Max–min fairness driven multicast sparse beamforming for cache-enabled Cloud RAN

Abstract

Cloud radio access network (C-RAN) is able to boost network capacity through centralized scheduling of multiple distributed base stations (BSs). Yet it also places serious burdens on backhaul links. Caching and multicast are two enabling candidates to alleviate backhaul cost and achieve efficient content delivery. In this paper, we consider a cache-enabled multicast C-RAN, where multiple BSs cooperatively serve multiple user groups. Each BS is equipped with local storage and is connected to the central processor (CP) via a backhaul link.

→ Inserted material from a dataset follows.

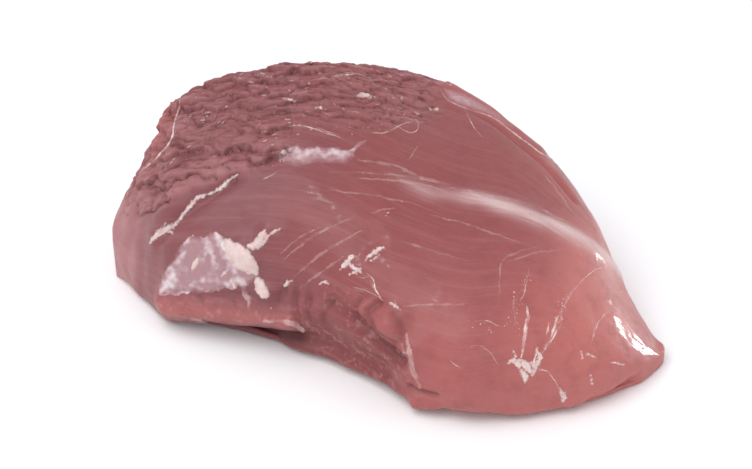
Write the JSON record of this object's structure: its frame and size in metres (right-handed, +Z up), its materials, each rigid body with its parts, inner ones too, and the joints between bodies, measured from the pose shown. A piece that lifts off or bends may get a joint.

Then, the beamforming vectors and dynamic BS clustering is carefully designed to maximize fairness among users. To achieve such a goal, a semidefinite relaxation (SDR)-based iterative difference-of-two-convex-function (D.C.) algorithm is proposed by using semidefinite programming (SDP) and smoothed l0-norm approximation approaches. After that, to reduce computational complexity, a two-tier convex quadratic-based alternating (TCQA) algorithm is devised by decoupling multi-ratio fractional constraints. In this algorithm, the outer problem is handled in closed-form expressions while the inner one is solved by using D.C. programming. Convergence and complexity of the two proposed algorithms are analyzed. Finally, extensive simulation results demonstrate that our proposed TCQA algorithm significantly outperforms the SDR-based iterative D.C. algorithm.